Best age: Volterra works for all ages, but it shines from about 5+ when kids can climb, ask questions and enjoy the ruins. Toddlers are fine if you keep the day short and use the park.

Strollers: Possible but not perfect. Bring a lightweight buggy for the main centre and a carrier for slopes, steps and tower moments.

Toilets: Use cafés, museums and the facilities near main parking areas. Do not wait until someone is desperate; Tuscan hill towns are not toilet-rich.

Heat plan: In summer, do Piazza dei Priori, Roman Theatre viewpoint and Porta all’Arco early; save museum/gelato/park shade for midday.

How long to stay: One full day is enough for the core town. Two nights works well if you want countryside farms, a beach day or a slower Tuscany base.

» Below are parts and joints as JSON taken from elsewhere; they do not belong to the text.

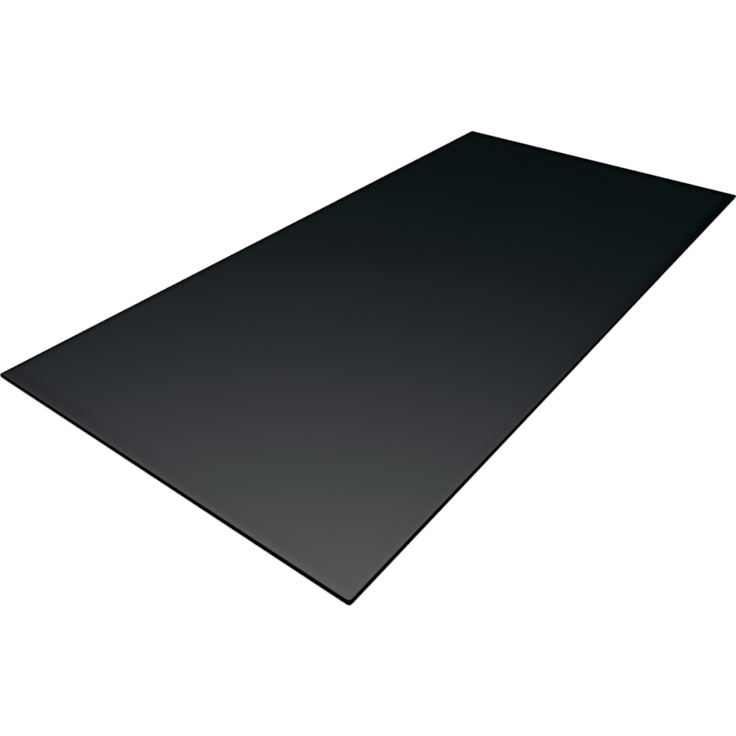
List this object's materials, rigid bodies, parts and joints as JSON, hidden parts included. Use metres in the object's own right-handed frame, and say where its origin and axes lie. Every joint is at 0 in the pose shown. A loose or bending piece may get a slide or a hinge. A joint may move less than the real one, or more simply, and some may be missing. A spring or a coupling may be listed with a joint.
{
  "type": "kick plate",
  "caption": "Thin black rectangular plate with bevelled front edges for the foot of a door, fixed by strips of foam tape under peel-off liners.",
  "frame": {"origin": "middle of the back, in the plane of the liners, which is the door's face once it is fitted", "axes": "+X across the door, along the long side; +Y up the door; +Z out of the front face, away from the door"},
  "size_m": [0.8128, 0.4064, 0.005],
  "materials": {
    "satin_plastic": "satin black with a fine grain",
    "foam_tape": "matt dark grey acrylic foam",
    "release_film": "red siliconed film"
  },
  "bodies": {
    "plate": {"face_plate": "satin_plastic", "tape_rail_top": "foam_tape", "tape_rail_bottom": "foam_tape", "tape_end_left": "foam_tape", "tape_end_right": "foam_tape", "tape_upright_left": "foam_tape", "tape_upright_centre": "foam_tape", "tape_upright_right": "foam_tape"},
    "rail_top_film": {"liner_rail_top": "release_film"},
    "rail_bottom_film": {"liner_rail_bottom": "release_film"},
    "end_left_film": {"liner_end_left": "release_film"},
    "end_right_film": {"liner_end_right": "release_film"},
    "upright_left_film": {"liner_upright_left": "release_film"},
    "upright_centre_film": {"liner_upright_centre": "release_film"},
    "upright_right_film": {"liner_upright_right": "release_film"}
  },
  "joints": [
    {"name": "peel_rail_top", "type": "slide", "parent": "plate", "child": "rail_top_film", "axis": [0, 0, -1], "range_m": [0, 0.03]},
    {"name": "peel_rail_bottom", "type": "slide", "parent": "plate", "child": "rail_bottom_film", "axis": [0, 0, -1], "range_m": [0, 0.03]},
    {"name": "peel_end_left", "type": "slide", "parent": "plate", "child": "end_left_film", "axis": [0, 0, -1], "range_m": [0, 0.03]},
    {"name": "peel_end_right", "type": "slide", "parent": "plate", "child": "end_right_film", "axis": [0, 0, -1], "range_m": [0, 0.03]},
    {"name": "peel_upright_left", "type": "slide", "parent": "plate", "child": "upright_left_film", "axis": [0, 0, -1], "range_m": [0, 0.03]},
    {"name": "peel_upright_centre", "type": "slide", "parent": "plate", "child": "upright_centre_film", "axis": [0, 0, -1], "range_m": [0, 0.03]},
    {"name": "peel_upright_right", "type": "slide", "parent": "plate", "child": "upright_right_film", "axis": [0, 0, -1], "range_m": [0, 0.03]}
  ]
}
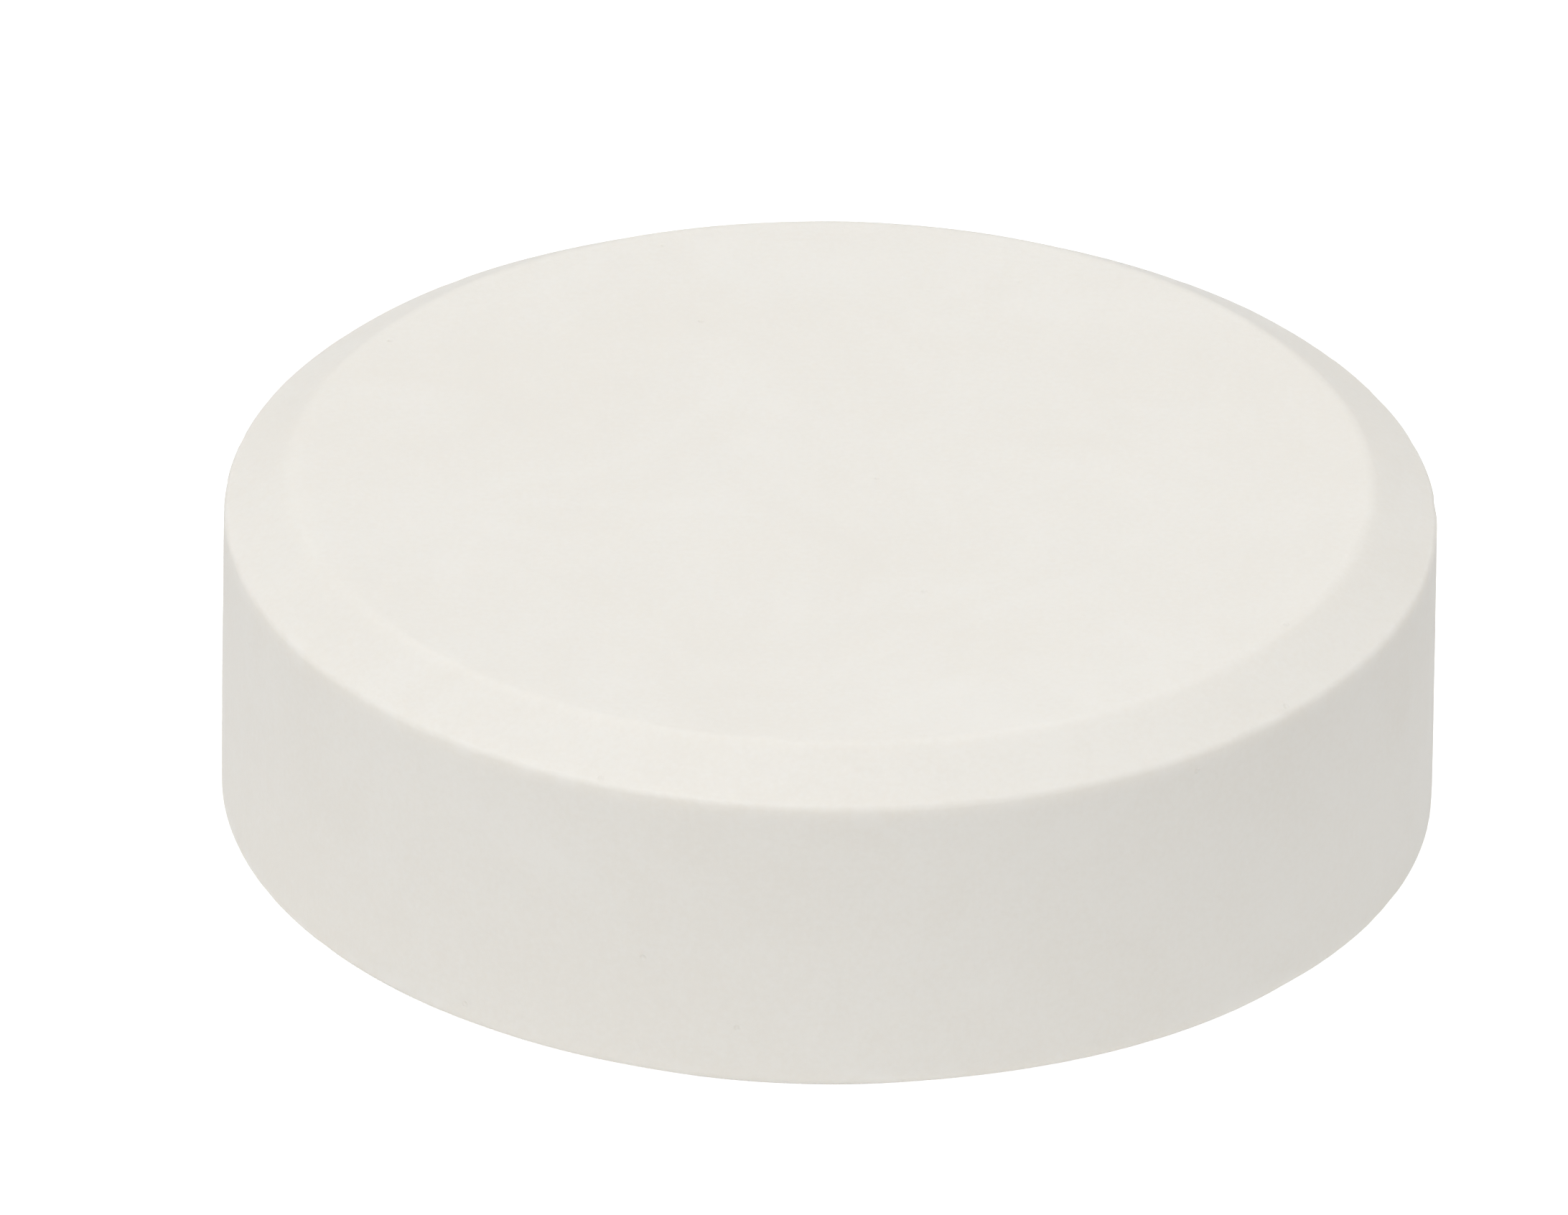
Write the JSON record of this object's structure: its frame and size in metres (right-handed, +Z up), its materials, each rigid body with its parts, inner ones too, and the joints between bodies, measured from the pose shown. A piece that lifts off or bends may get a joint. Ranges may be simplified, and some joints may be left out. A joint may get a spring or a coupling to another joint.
{
  "type": "shaving soap puck",
  "caption": "Round tablet of hard shaving soap with matching bevelled faces; drops into a shaving mug, bowl or dish to be lathered with a brush.",
  "frame": {"origin": "centre of the underside, where the puck rests", "axes": "+Z up along the puck's axis; the puck is round, so X and Y are alike"},
  "size_m": [0.07, 0.07, 0.0224],
  "materials": {
    "soap": "satin"
  },
  "bodies": {
    "root": {"soap_puck": "soap"}
  },
  "joints": []
}
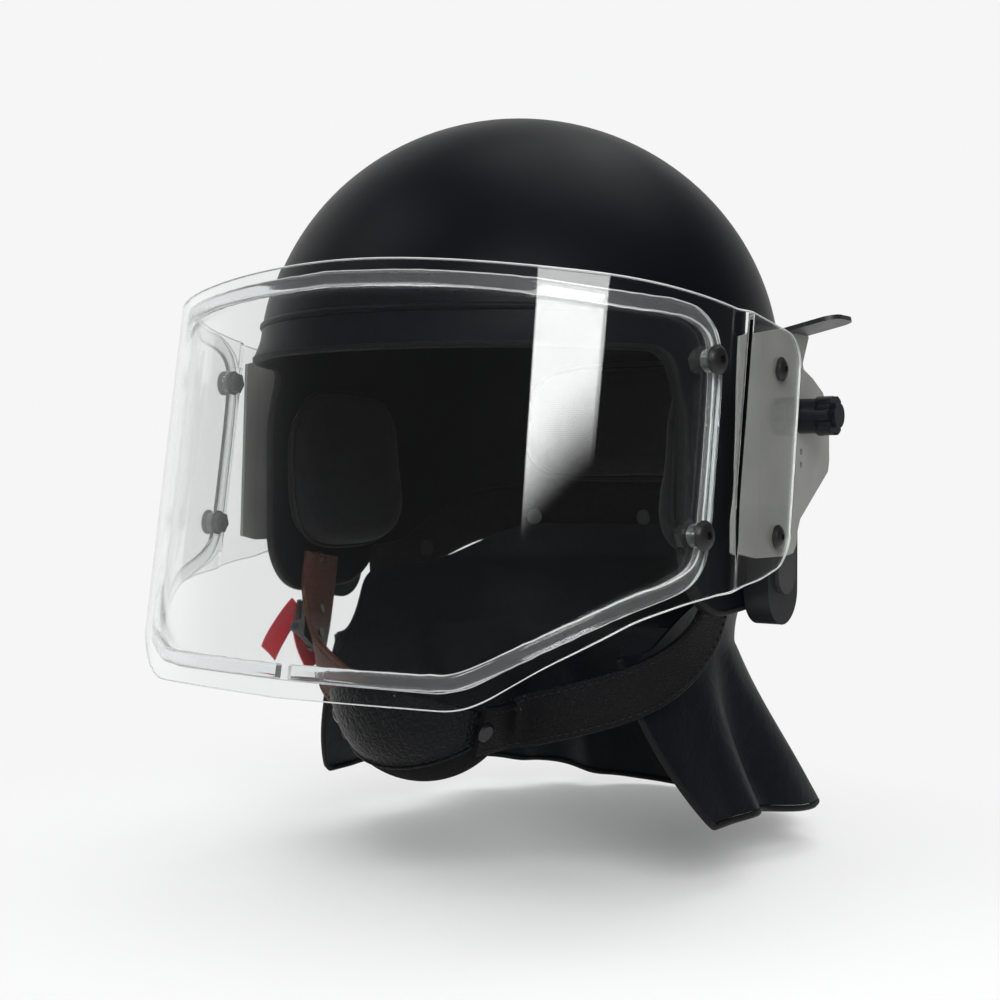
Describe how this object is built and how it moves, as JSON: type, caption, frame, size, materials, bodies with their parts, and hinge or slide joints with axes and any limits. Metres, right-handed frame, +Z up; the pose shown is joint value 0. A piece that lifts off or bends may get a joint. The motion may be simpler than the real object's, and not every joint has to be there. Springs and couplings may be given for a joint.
{
  "type": "tactical helmet",
  "caption": "Riot helmet: one-piece shell with lined head cavity, clear double visor on pivoting metal brackets, cupped chin strap with quick release, and a hanging neck cape.",
  "frame": {"origin": "midway between the two visor pivots, inside the head cavity", "axes": "+X towards the wearer's left, -Y out of the face opening, +Z up"},
  "size_m": [0.3379, 0.3647, 0.3668],
  "materials": {
    "shell_gloss": "satin black paint",
    "trim_rubber": "matt",
    "liner_foam": "matt foam",
    "cushion_cloth": "brushed cloth",
    "base_plastic": "satin",
    "dark_steel": "satin black coat",
    "bare_steel": "plain",
    "clear_pane": "clear polished",
    "clear_gasket": "clear moulded seal",
    "knob_plastic": "satin",
    "cup_leather": "grained",
    "lining_fabric": "velvety",
    "strap_leather": "smooth",
    "strap_brown": "smooth",
    "ribbon_fabric": "woven",
    "band_fabric": "fleece",
    "cape_cloth": "coated cloth"
  },
  "bodies": {
    "helmet": {"shell": "shell_gloss", "brow_line": "shell_gloss", "edge_trim": "trim_rubber", "liner_foam": "liner_foam", "crown_pad": "cushion_cloth", "brow_pad": "cushion_cloth", "rear_pad": "cushion_cloth", "left_ear_pad": "cushion_cloth", "right_ear_pad": "cushion_cloth", "left_hinge_base": "base_plastic", "right_hinge_base": "base_plastic", "left_base_plate": "dark_steel", "right_base_plate": "dark_steel", "base_screws": "dark_steel", "base_nuts": "bare_steel", "left_pivot_bolt": "bare_steel", "right_pivot_bolt": "bare_steel", "left_friction_washer": "trim_rubber", "right_friction_washer": "trim_rubber", "chin_cup": "cup_leather", "chin_cup_lining": "lining_fabric", "left_chin_strap": "strap_leather", "right_chin_strap": "strap_brown", "strap_studs": "bare_steel", "buckle_body": "dark_steel", "nape_band": "band_fabric", "neck_cape": "cape_cloth", "cape_piping": "cape_cloth", "cape_snaps": "bare_steel"},
    "visor": {"left_bracket": "dark_steel", "right_bracket": "dark_steel", "outer_pane": "clear_pane", "inner_pane": "clear_pane", "visor_gasket": "clear_gasket", "pane_screws": "dark_steel", "pane_spacers": "clear_gasket", "pane_nuts": "bare_steel", "wing_screws": "dark_steel", "wing_nuts": "bare_steel"},
    "left_thumb_nut": {"left_collar": "knob_plastic", "left_knob": "knob_plastic"},
    "right_thumb_nut": {"right_collar": "knob_plastic", "right_knob": "knob_plastic"},
    "release_lever": {"buckle_pawl": "dark_steel", "pull_ribbon": "ribbon_fabric"}
  },
  "joints": [
    {"name": "visor_hinge", "type": "hinge", "parent": "helmet", "child": "visor", "pos_m": [0, 0, 0], "axis": [-1, 0, 0], "range_deg": [0, 70]},
    {"name": "left_knob_turn", "type": "hinge", "parent": "helmet", "child": "left_thumb_nut", "pos_m": [0.157, 0, 0], "axis": [1, 0, 0], "continuous": true},
    {"name": "right_knob_turn", "type": "hinge", "parent": "helmet", "child": "right_thumb_nut", "pos_m": [-0.157, 0, 0], "axis": [-1, 0, 0], "continuous": true},
    {"name": "buckle_release", "type": "hinge", "parent": "helmet", "child": "release_lever", "pos_m": [-0.11553, -0.04224, -0.11248], "axis": [0.1176, -0.7831, 0.6107], "range_deg": [0, 35]}
  ]
}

Suggested Family Itinerary

One Day in Volterra

Morning: Park at La Dogana, walk to Piazza dei Priori, climb Palazzo dei Priori or Casa-Torre Toscano, browse alabaster shops.
Lunch: La Sosta del Priore sandwiches or a simple trattoria lunch.
Afternoon: Roman Theatre viewpoint, Porta all’Arco, gelato at L’Isola del Gusto, then Parco Archeologico Enrico Fiumi playground.
Evening: Dinner at La Vecchia Lira or Ristorante Etruria if staying overnight.

Two Easy Days

Day 1: Volterra old town, Roman Theatre, alabaster, park and dinner.
Day 2: Choose one: San Gimignano for towers, Diacceroni for a farm class, or the coast for a beach reset.


Final Verdict

Volterra is not a blockbuster family destination on its own, and that is part of its appeal. It is quieter, more tactile and more manageable than many Tuscan headline towns. Use it as a one-day hill-town adventure or a relaxed countryside base, keep the museum count sensible, and let the combination of Roman ruins, alabaster, towers, gelato and playground time carry the day.